Written problem: Beginning with the first line below, please repeat the material exactly, ending with the line that includes "import Sketcher".

Given material:
+++++

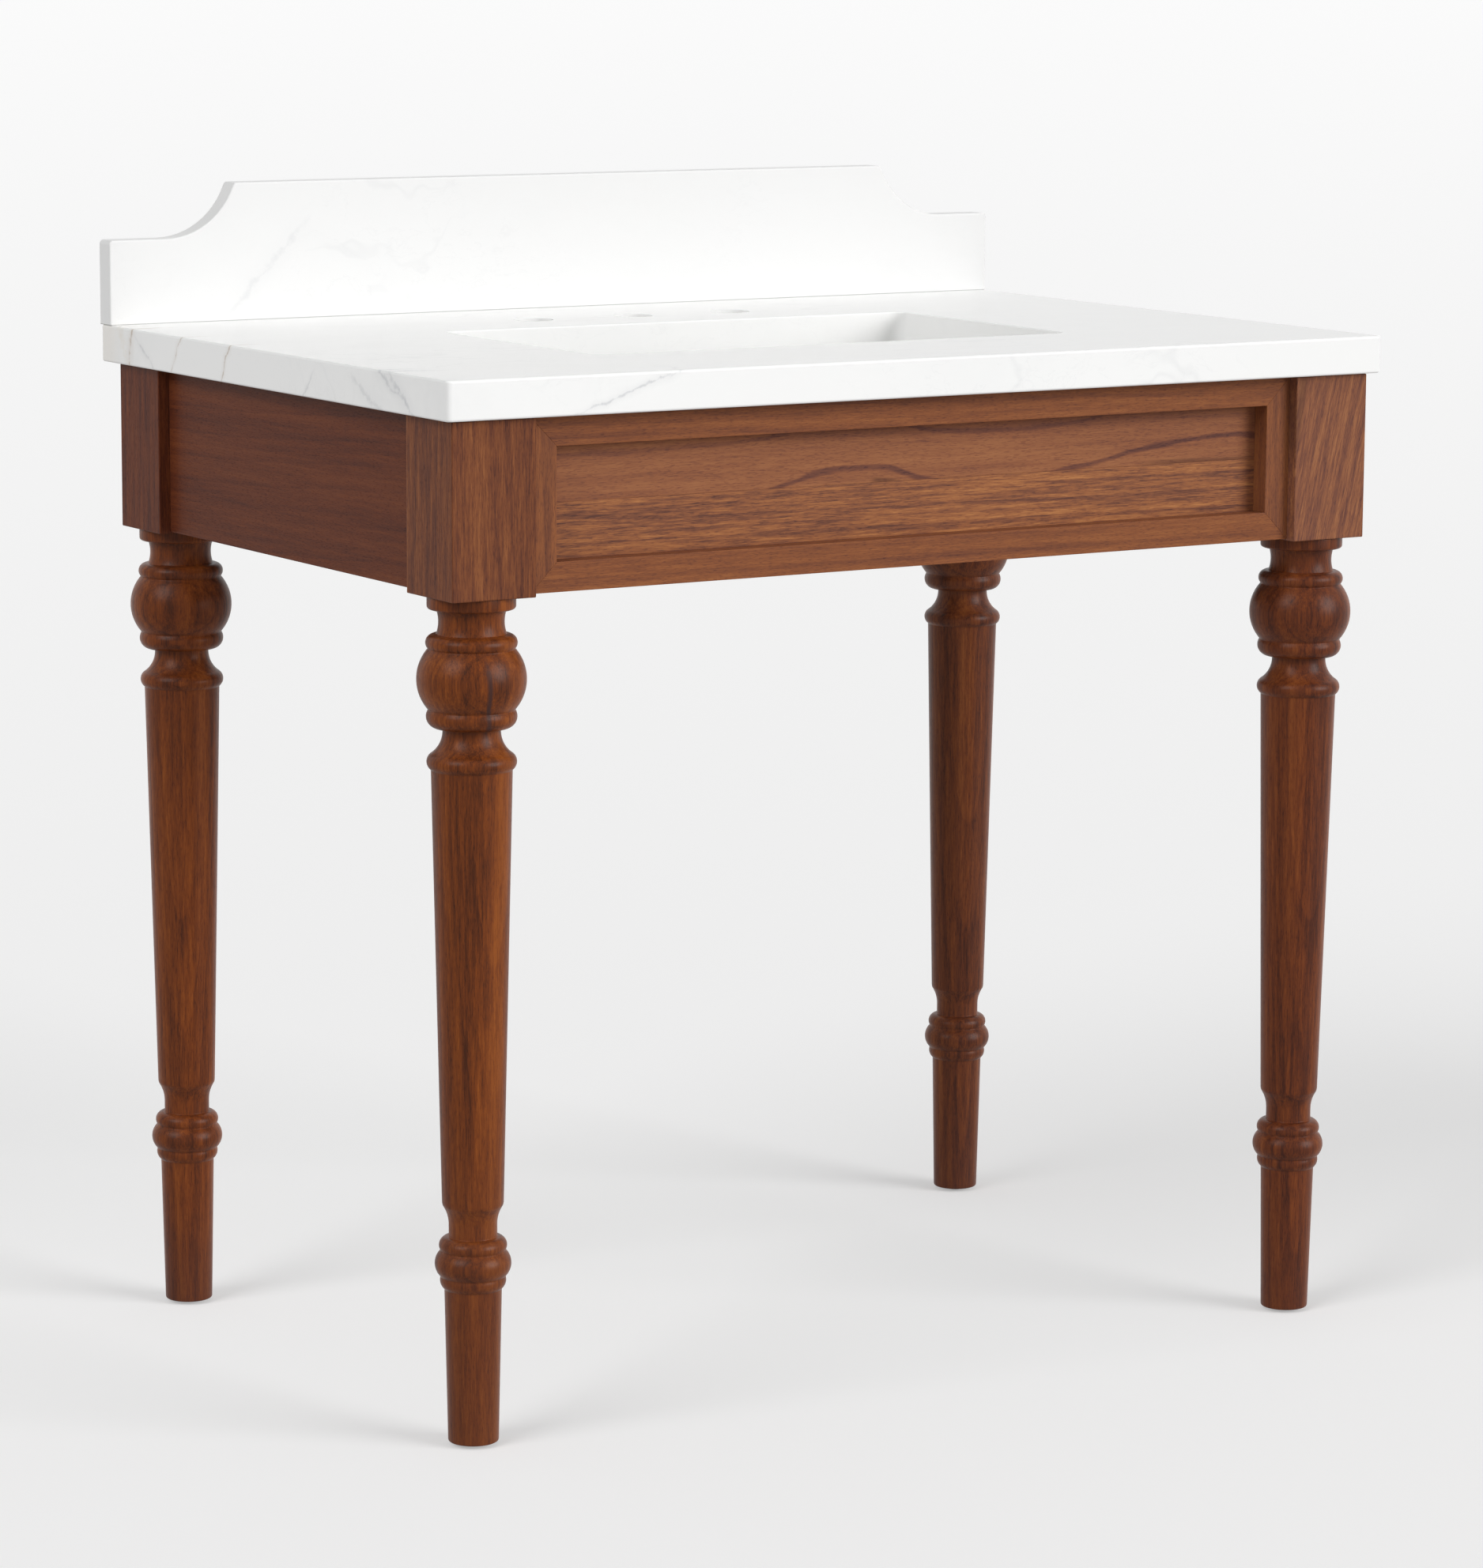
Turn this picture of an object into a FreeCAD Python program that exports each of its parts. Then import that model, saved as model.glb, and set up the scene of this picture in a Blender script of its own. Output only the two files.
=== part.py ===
"""Console vanity: a marble top with a shaped backsplash and an undermount basin,
carried by a walnut frame on four turned legs with screw levellers.

The origin is on the floor under the middle of the top. X runs along the front,
the front faces -Y and Z points up. All sizes are millimetres.
"""

import FreeCAD
import Part

import math
import os

import Sketcher

SIZES = {
    # Marble top
    "slab_width": 914.0,
    "slab_depth": 622.0,
    "slab_thick": 32.0,
    "slab_corner_round": 5.0,
    "slab_ease": 2.0,
    # Backsplash
    "splash_height": 120.0,
    "splash_thick": 20.0,
    "shoulder_height": 73.0,
    "shoulder_flat": 54.0,
    "scoop_round": 70.0,
    "crown_corner_round": 4.0,
    "splash_ease": 1.5,
    # Cut-out and tap holes
    "cutout_width": 470.0,
    "cutout_front_gap": 153.0,
    "cutout_back_gap": 209.0,
    "cutout_round": 12.0,
    "cutout_ease": 1.2,
    "faucet_bore_radius": 17.5,
    "faucet_pitch": 101.6,
    "faucet_setback": 76.0,
    # Basin
    "basin_reveal": 3.0,
    "basin_wall": 9.0,
    "basin_flange": 22.0,
    "basin_flange_thick": 12.0,
    "basin_height": 138.0,
    "basin_floor_thick": 10.0,
    "basin_corner_round": 30.0,
    "basin_floor_round": 20.0,
    "drain_bore_radius": 22.5,
    "drain_recess_radius": 33.0,
    "drain_recess_depth": 2.5,
    "overflow_width": 32.0,
    "overflow_height": 8.0,
    "overflow_depth": 5.0,
    "overflow_end_round": 3.8,
    "overflow_drop": 28.0,
    "gasket_inset": 3.0,
    # Clips that hold the basin flange under the slab
    "clip_width": 16.0,
    "clip_plate": 2.5,
    "clip_reach": 10.0,
    "clip_length": 36.0,
    "clip_side_place": 150.0,
    "clip_stud_gap": 13.0,
    "stud_radius": 3.0,
    "stud_anchor_depth": 12.0,
    "stud_tail": 12.0,
    "nut_radius": 6.5,
    "nut_height": 7.0,
    "nut_wing_span": 24.0,
    "nut_wing_thick": 2.0,
    "nut_wing_height": 9.0,
    "fastener_clearance": 0.1,
    # Posts and aprons
    "post_size": 75.0,
    "post_height": 141.0,
    "post_ease": 0.8,
    "overhang_side": 9.0,
    "overhang_front": 9.0,
    "overhang_back": 19.0,
    "bedding_thick": 1.0,
    "bedding_inset": 2.0,
    "bedding_width": 42.0,
    "apron_recess": 10.0,
    "apron_lift": 1.5,
    "apron_thick": 22.0,
    # Front frame and its two-board panel
    "front_frame_thick": 30.0,
    "front_member_width": 24.0,
    "panel_recess": 17.0,
    "panel_thick": 9.0,
    "groove_depth": 7.0,
    "groove_clearance": 0.2,
    # Dowels, glue blocks, cleats and screws
    "dowel_radius": 4.0,
    "dowel_length": 38.0,
    "dowel_in_rail": 15.0,
    "glue_block_side": 22.0,
    "glue_block_margin": 8.0,
    "cleat_width": 18.0,
    "cleat_height": 20.0,
    "screw_radius": 2.0,
    "screw_length": 32.0,
    "screw_head_radius": 4.0,
    "screw_head_height": 2.4,
    "screw_end_gap": 40.0,
    # Turned leg, from the floor end up
    "leg_length": 687.0,
    "foot_bottom_radius": 20.5,
    "foot_top_radius": 23.1,
    "foot_height": 126.6,
    "foot_round": 1.5,
    "ankle_bead_height": 10.2,
    "ankle_bead_swell": 1.8,
    "ring_height": 21.3,
    "ring_edge_radius": 26.0,
    "ring_swell": 4.8,
    "ankle_band_height": 11.4,
    "ankle_band_radius": 20.5,
    "ankle_band_swell": 3.8,
    "ankle_height": 9.5,
    "ankle_radius": 19.5,
    "ankle_cove_height": 16.3,
    "ankle_cove_radius": 24.3,
    "ankle_cove_dip": 1.3,
    "shaft_step": 2.2,
    "shaft_end_radius": 24.8,
    "shaft_top_radius": 32.4,
    "neck_bead_height": 13.3,
    "neck_bead_radius": 31.7,
    "neck_bead_swell": 3.8,
    "ogee_height": 20.4,
    "ogee_dip": 2.9,
    "waist_radius": 23.3,
    "lower_bead_height": 14.3,
    "lower_bead_radius": 29.9,
    "lower_bead_swell": 3.7,
    "ball_height": 48.5,
    "ball_edge_radius": 34.5,
    "ball_swell": 9.2,
    "upper_bead_height": 11.5,
    "upper_bead_radius": 29.9,
    "upper_bead_swell": 4.1,
    "neck_height": 20.0,
    "neck_radius": 28.0,
    "neck_dip": 1.8,
    "collar_height": 10.5,
    "collar_radius": 35.3,
    "collar_round": 2.5,
    # Hanger bolt between leg and post
    "hanger_radius": 5.0,
    "hanger_in_leg": 45.0,
    "hanger_in_post": 42.0,
    "post_insert_radius": 8.0,
    "post_insert_length": 30.0,
    "bolt_end_room": 5.0,
    # Leveller: glide, stem and the insert it screws in
    "glide_shown": 3.0,
    "glide_radius": 8.5,
    "glide_height": 9.0,
    "glide_round": 0.8,
    "glide_floor": 3.0,
    "glide_side_room": 0.5,
    "glide_top_room": 0.5,
    "pivot_radius": 3.0,
    "pivot_seat_gap": 0.3,
    "stem_radius": 4.0,
    "stem_length": 34.0,
    "stem_chamfer": 0.6,
    "stem_running_gap": 0.06,
    "leveller_insert_radius": 6.0,
    "leveller_insert_length": 20.0,
    "stem_bore_room": 0.6,
    "stem_top_room": 4.0,
    # Overrun of every cut past the face it starts from
    "overrun": 1.0,
}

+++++

Completed exercise:
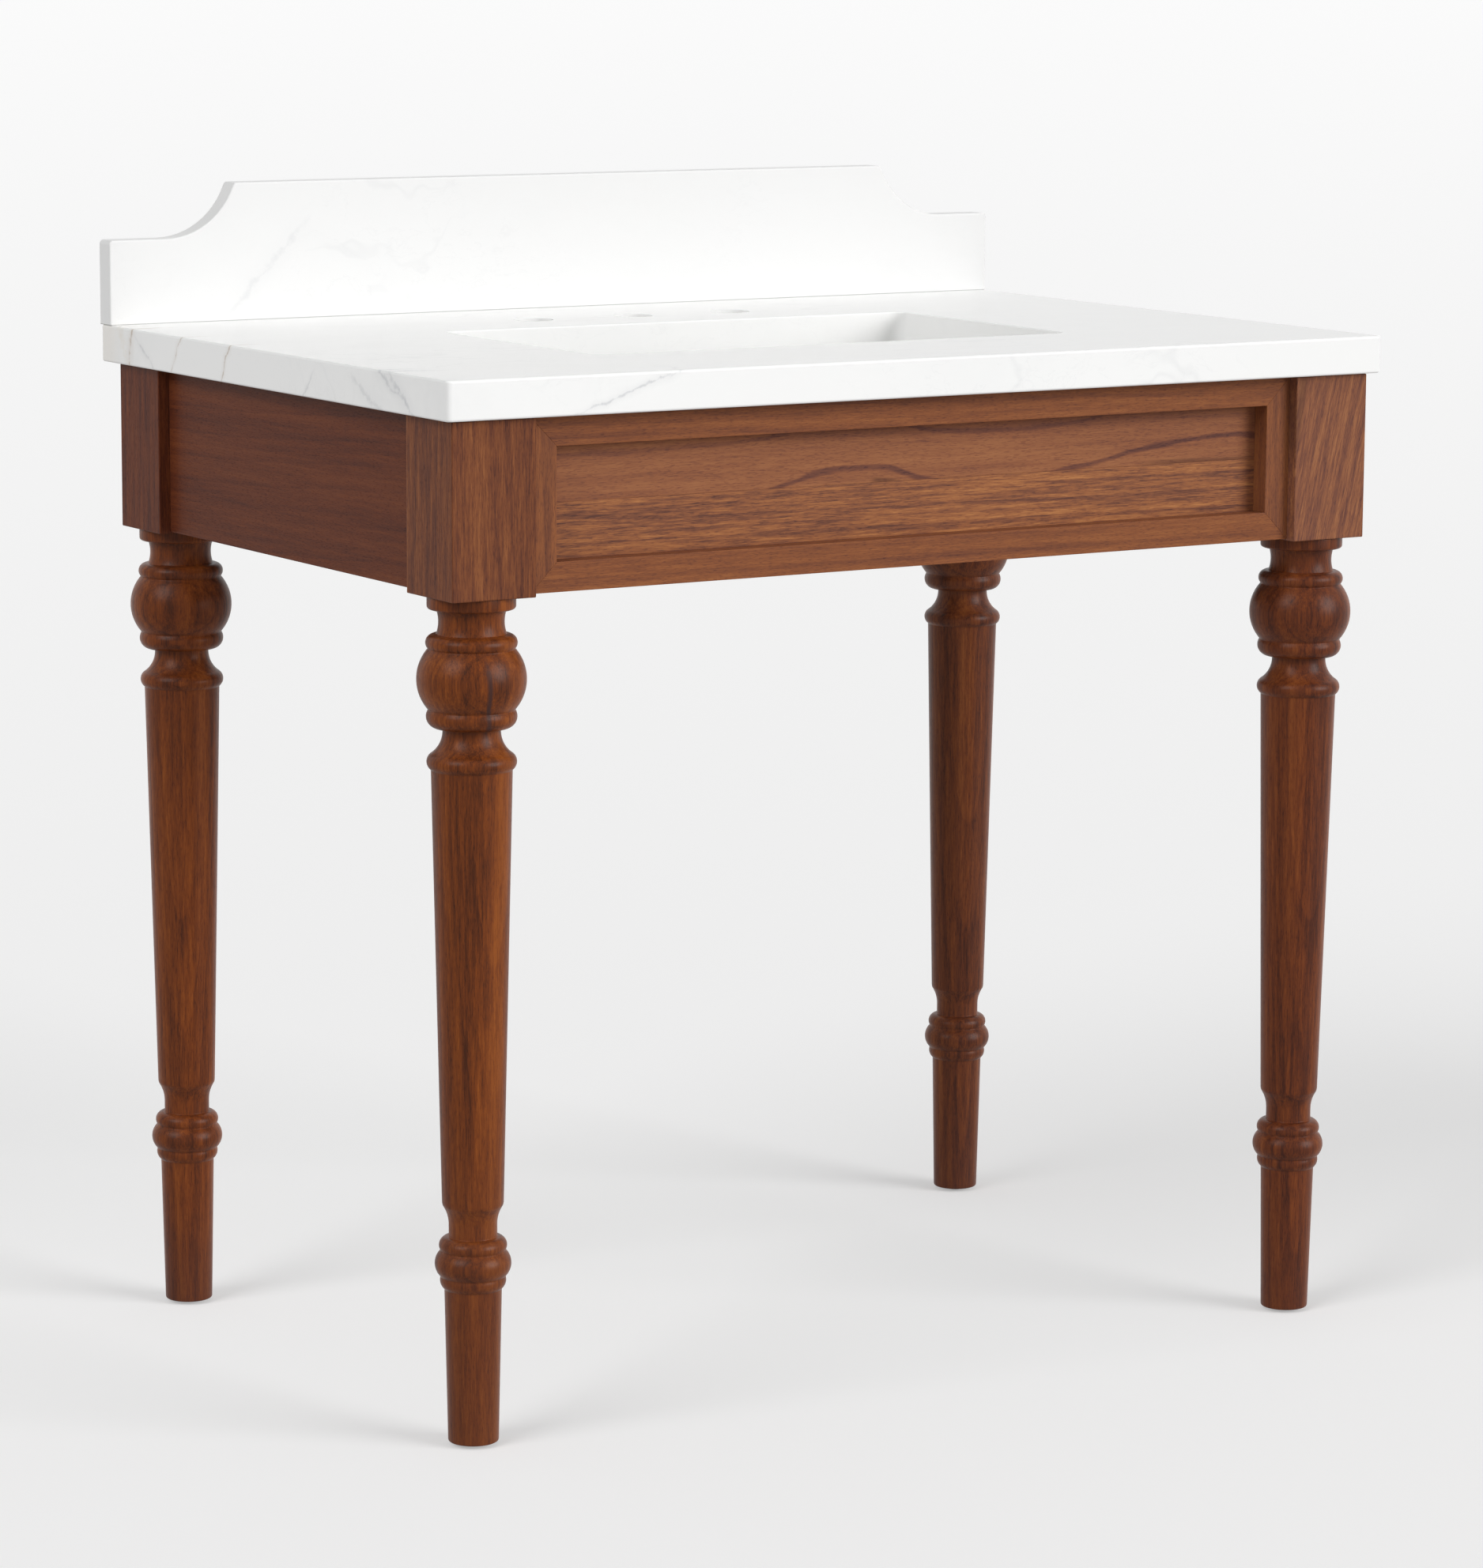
Turn this picture of an object into a FreeCAD Python program that exports each of its parts. Then import that model, saved as model.glb, and set up the scene of this picture in a Blender script of its own. Output only the two files.
=== part.py ===
"""Console vanity: a marble top with a shaped backsplash and an undermount basin,
carried by a walnut frame on four turned legs with screw levellers.

The origin is on the floor under the middle of the top. X runs along the front,
the front faces -Y and Z points up. All sizes are millimetres.
"""

import FreeCAD
import Part

import math
import os

import Sketcher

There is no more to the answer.